Six or so years ago, Frank Longo, MD, PhD, Stanford’s chair of neurology and neurological sciences, was optimistic that a treatment for Alzheimer’s disease was on its way. More than a decade earlier, pharmaceutical companies had begun testing drugs to eradicate one of its hallmark signs—clumps of protein sprinkled randomly throughout the brain. The drugs were antibodies that bind to the protein, called beta amyloid, or A-beta for short.
“They poured a lot of money into clinical trials of these antibodies in Alzheimer’s patients,” Longo said. “And by around five years ago, with the conclusion of early-stage trials, it looked like they might succeed. So, many in the field—including me—had some guarded optimism that when the pivotal phase-3 trials were completed, this approach would have at least some beneficial effect.”

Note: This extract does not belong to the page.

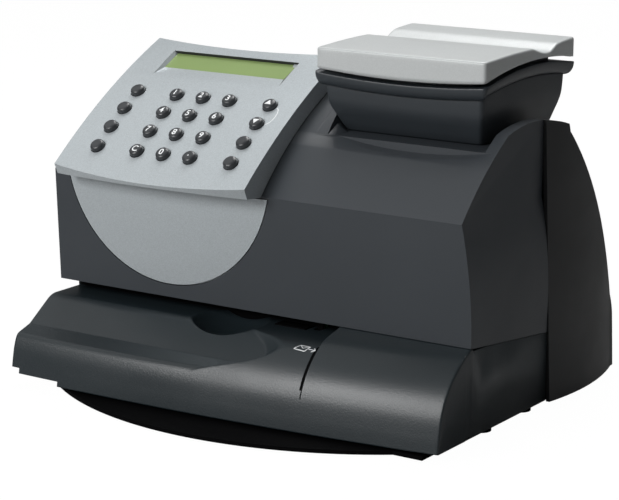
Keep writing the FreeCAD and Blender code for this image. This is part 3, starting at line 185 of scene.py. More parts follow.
def thickened(piece, wall):
    """Gives an open surface a wall on its inner side."""
    solid = piece.modifiers.new("wall", "SOLIDIFY")
    solid.thickness = wall * MM
    solid.offset = -1.0
    return piece


def bevelled(piece, width, limit):
    """Rounds the edges that turn by more than a limit, in degrees."""
    edge = piece.modifiers.new("edge", "BEVEL")
    edge.width = width * MM
    edge.segments = 3
    edge.limit_method = "ANGLE"
    edge.angle_limit = math.radians(limit)
    edge.harden_normals = True


def skin_of(node, width, sharp=32.0, flat=0.4, moved=None):
    """A merged copy of a moulded node, with flat areas joined up and narrow rounded edges.

    The function moved, where given, takes the copy's points in millimetres and returns them in place.
    """
    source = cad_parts[node].data
    spots = np.empty(len(source.vertices) * 3)
    source.vertices.foreach_get("co", spots)
    keys = np.round(spots.reshape(-1, 3) * 1e6).astype(np.int64)
    unique, back = np.unique(keys, axis=0, return_inverse=True)
    corners = np.empty(len(source.loops), dtype=np.int32)
    source.loops.foreach_get("vertex_index", corners)
    faces = back.reshape(-1)[corners].reshape(-1, 3)
    whole = (faces[:, 0] != faces[:, 1]) & (faces[:, 1] != faces[:, 2]) & (faces[:, 2] != faces[:, 0])
    spots = moved(unique / 1e3) if moved else unique / 1e3
    piece = mesh_object(node + "_skin", spots, faces[whole], sharp)
    work = bmesh.new()
    work.from_mesh(piece.data)
    bmesh.ops.dissolve_limit(work, angle_limit=math.radians(flat), verts=work.verts, edges=work.edges)
    work.to_mesh(piece.data)
    work.free()
    piece.data.set_sharp_from_angle(angle=math.radians(sharp))
    bevelled(piece, width, sharp)
    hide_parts(node)
    return piece


# Panel frame: places are given by x, arc length s along the bent panel and height h above it

def on_panel(x, s, h, along=0.0):
    """Points from panel coordinates; along runs from them up the surface's tangent at s."""
    size = sizes()
    tilt = math.radians(size.panel_tilt)
    angle = tilt - s / size.panel_bend
    y = size.panel_y + size.panel_bend * (math.sin(tilt) - np.sin(angle))
    z = size.panel_z + size.panel_bend * (np.cos(angle) - math.cos(tilt))
    y = y + along * np.cos(angle) - h * np.sin(angle)
    z = z + along * np.sin(angle) + h * np.cos(angle)
    return np.stack(np.broadcast_arrays(x, y, z), axis=-1)


# Finishes

def group_tree(name, inputs, outputs):
    """An empty shader group with float inputs and the given outputs."""
    tree = bpy.data.node_groups.new(name, "ShaderNodeTree")
    for label, value in inputs:
        tree.interface.new_socket(label, in_out="INPUT", socket_type="NodeSocketFloat").default_value = value
    for label, kind in outputs:
        tree.interface.new_socket(label, in_out="OUTPUT", socket_type=kind)
    return tree, tree.nodes.new("NodeGroupInput"), tree.nodes.new("NodeGroupOutput")


def given(node, **values):
    """Sets a node's inputs by name, an underscore standing for a space, and returns the node."""
    for label, value in values.items():
        node.inputs[label.replace("_", " ")].default_value = value
    return node


def added(tree, kind, **values):
    """A new shader node with its inputs set."""
    return given(tree.nodes.new("ShaderNode" + kind), **values)


@cache
def grain_group():
    """Moulded grain: fine noise for height, broad noise for a faint change of tone."""
    tree, start, end = group_tree(
        "Moulded grain", [("Fineness", 900.0), ("Cloud", 18.0)],
        [("Height", "NodeSocketFloat"), ("Tone", "NodeSocketFloat")])
    place = added(tree, "TexCoord")
    fine = added(tree, "TexNoise", Detail=3.0)
    broad = added(tree, "TexNoise", Detail=2.0)
    for noise, socket, result in ((fine, "Fineness", "Height"), (broad, "Cloud", "Tone")):
        tree.links.new(place.outputs["Object"], noise.inputs["Vector"])
        tree.links.new(start.outputs[socket], noise.inputs["Scale"])
        tree.links.new(noise.outputs["Fac"], end.inputs[result])
    return tree


@cache
def fleck_group():
    """Metallic paint: tiny bright and dark flakes from a cell pattern."""
    tree, start, end = group_tree("Paint flecks", [("Fineness", 2600.0)], [("Fleck", "NodeSocketFloat")])
    place = added(tree, "TexCoord")
    cells = added(tree, "TexVoronoi")
    shade = added(tree, "SeparateColor")
    tree.links.new(place.outputs["Object"], cells.inputs["Vector"])
    tree.links.new(start.outputs["Fineness"], cells.inputs["Scale"])
    tree.links.new(cells.outputs["Color"], shade.inputs["Color"])
    tree.links.new(shade.outputs["Red"], end.inputs["Fleck"])
    return tree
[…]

On the order of 30 million people worldwide, including more than 5 million Americans, have Alzheimer’s, the most common form of dementia, which raids the brain and steals a person’s ability to remember, reason and imagine. Barring substantial progress in curing or preventing it, Alzheimer’s will affect 16 million U.S. residents by 2050, according to the Alzheimer’s Association. The group also reports that the disease is now the nation’s most expensive, costing over $200 billion a year. Recent analyses suggest it may be as great a killer as cancer or heart disease.